Arkadaş, meaning ‘friend’ but also ‘comrade’ in the parlance of the period, is an odd entry in Güney’s oeuvre. Structured as a ‘rich girl-poor boy in love film’, it is Güney‘s attempt to engage in class difference while staying true to one’s commitments. It takes place in Bayramoğlu, a then up-and-coming resort towards the Asian end of Istanbul (Kumburgaz had the same attraction on the European end; both places had long lost their appeal). The scene in question, however, is not in Bayramoğlu but comes after a series of ethnographic shots of bourgeois decadence on the beach. In this scene, taking place in Çicek Pasaji (Flower Passage), Azem, played by Güney himself, meets his old college friend Cemil (Kerim Afşar) for the first time in the film. Again, as if writing an ethnography, Güney documents the folksy quality of life in this celebrated drinking hole: beer in tall glasses, fried mussels, kokoreç (grilled intestines), accordion player Madam Anahit, drinkers and passers-by. In the 1970s, Çicek Pasaji was packed with students, intellectuals and after-work crowds, as it was the place-to-be for a conversation over beer. Built as ‘Cite de Pera’ in the 1870s, the likes of which are to be found in Milan and Paris, Çicek Pasaji is no longer a living venue but a renovated place, adorned with hanging flower pots and framed pictures of its celebrities, including the late Madam Anahit. As the neighbouring fish market has retreated under the attack of gift shops selling cheap traditions, the passage lost its crowd to the nearby Nevizade Street. After leaving Çicek Pasaji, Güney’s camera lingers in yet another locale erased from Istanbul’s cityscape, Sulukule, the lowbrow entertainment district, now marked for gentrification. “Arkadaş” reads like a dated ethnography of times and places gone by. (Soysal 28)

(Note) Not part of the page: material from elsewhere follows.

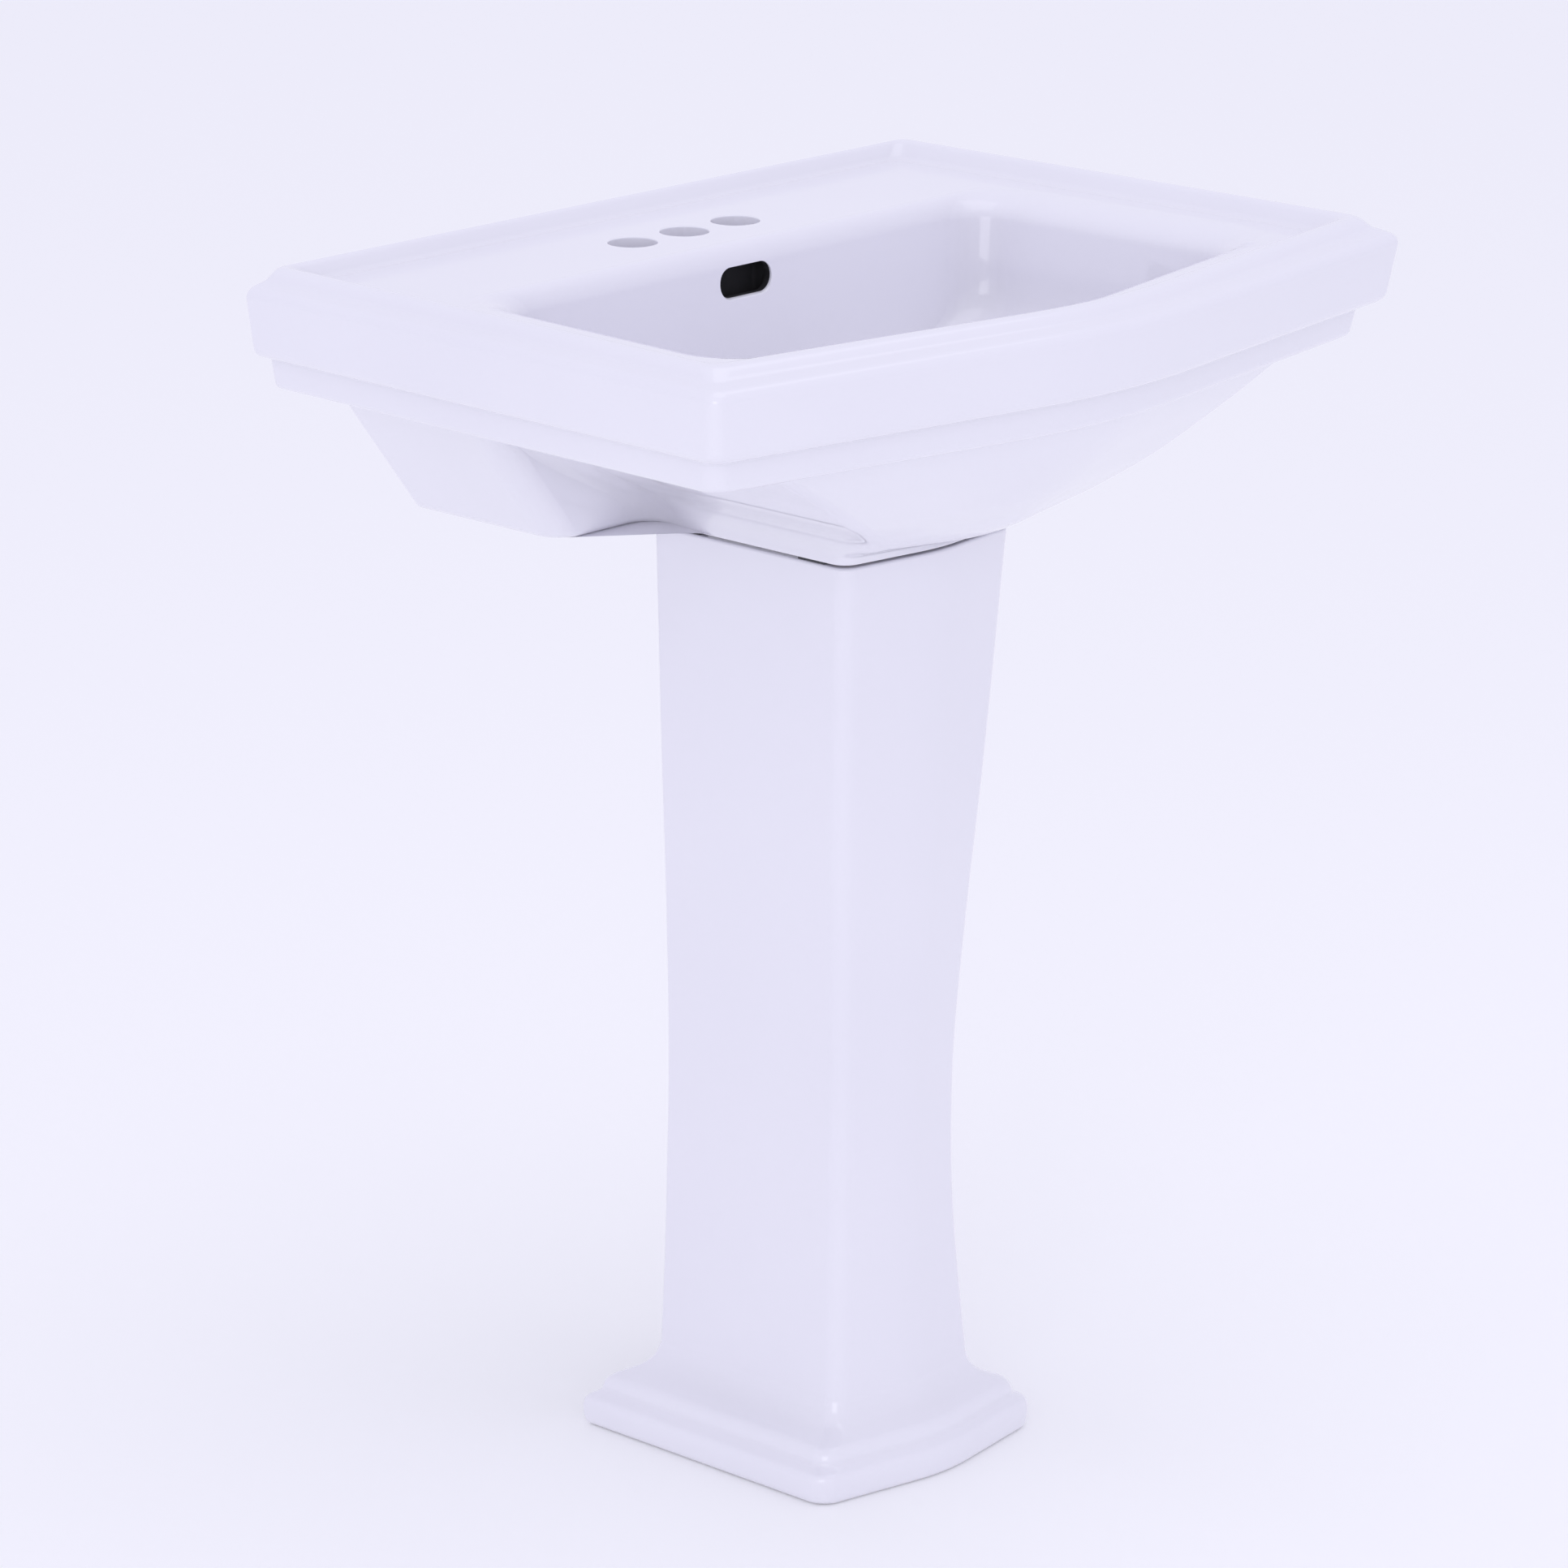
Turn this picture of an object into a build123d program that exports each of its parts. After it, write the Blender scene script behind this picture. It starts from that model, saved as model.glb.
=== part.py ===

The second geographic location for Arkadaş is an Anatolian village in the district of Aksaray where Azem and Celim grew up.
Güney plays Azem, a public worker who comes to visit his prosperous childhood friend Cemil (Kerim Asfar) amid the decadent tranquillity of an upper middle-class summer tourist village. The militant, class-conscious Azem is angered by what he perceives as Cemil’s selling out of his youthful activism and small-town-roots. He finds himself at odds with Cemil’s petit-bourgeois wife, and begins to try to indoctrinate the youth of the village into the class struggle. The film’s idyllic, relatively conventional narrative style then gives way to a stylistically splintered, elliptical second half, much of it set among the rural poor, as Azem takes Cemil back to their village, where Cemil begins to see the error of his ways and becomes increasingly suicidal. (Ebiri 6)
The choice of a bourgeois milieu as the principal setting in Arkadaş was exceptional for Güney, and perhaps explains its muted critical reception.
Güney has never been known for his subtlety, but his indulgences are usually tempered by moments of surprising insight and tenderness, particularly in those films set among the rural Anatolian poor. The Friend’s bourgeois setting thus becomes a liability for the director, as he allows the film to devolve into caricature. It is not without its moments of beauty or mystery - Güney the actor’s gaze is characteristically hypnotic, and he gives one of his most complex performances here – but it is far from the masterpiece some anticipated. (Ebiri 6)
Güney’s strength and influence as an actor and director is that his work cannot be separated from his politics. For the majority of contemporary directors working in the Hollywood tradition, politics generally took a backseat to entertainment. Where politics featured, it was generally issue-driven, as in films focused on the injustices of the Vietnam war (Francis Ford-Coppolla’s Apocalypse Now (1979) and Michael Cimino’s Deer Hunter (1978)), police corruption (Sidney Lumet’s Serpico (1973)), political corruption (Alan Pakula’s All the Presidents Men (1976)), racism (Norman Jewinson’s In the heat of the Night (1967) or environment (James Bridges’ China Syndrome (1979)). Güney’s prolonged incarceration for political activism from 1960-1963, 1972-1974, and 1974-1981 meant that from his career as a film maker and actor was conditioned by his personal experience of oppression and suffering.
Works Cited
Akser, Murat. “Yilmaz Güney’s Beautiful Losers: Idiom and Performance in Turkish Political Film.” Cinema and Politics: Turkish Cinema and The New Europe, edited by Deniz Bayrakdar, Cambridge Scholars Publishing, 2009, pp. 142-53.
Dönmez-Colin, Gönül. The Routledge Dictionary of Turkish Cinema. Routledge, 2014.
Ebiri, Bilge. “Güney Yílmaz.” Senses of Cinema, Great Directors, issue 3, Oct. 2005, sensesofcinema.com, pp. 1-12.
Kardosi, Kardan. “Arkadas (Yilmaz Guney, 1974): Utopia between a Visual Reality and a Cinematic Separation.” 22 November 2010. https://themovingsilent.wordpress.com/2013/03/30/yilmaz-guney-the-ugly-king/. Accessed 20 December 2020.
Soysal, Levent. World Film Locations: Istanbul. Edited by Ӧzlem Köksal, Intellect Books, 2011
Tabak, Hüseyin, “Who was Yilmaz Güney?” Duhok International Film Festival, 25 January 2013. . https://duhokiff.com/index.php/press/spotlight/item/711-who-was-yilmaz-gueney. Accessed 20 December 2020.
[1] The Legend of the Ugly King (2017), directed by Hüseyin Tabak, provides valuable biographical information about Yilmaz Güney and his film career.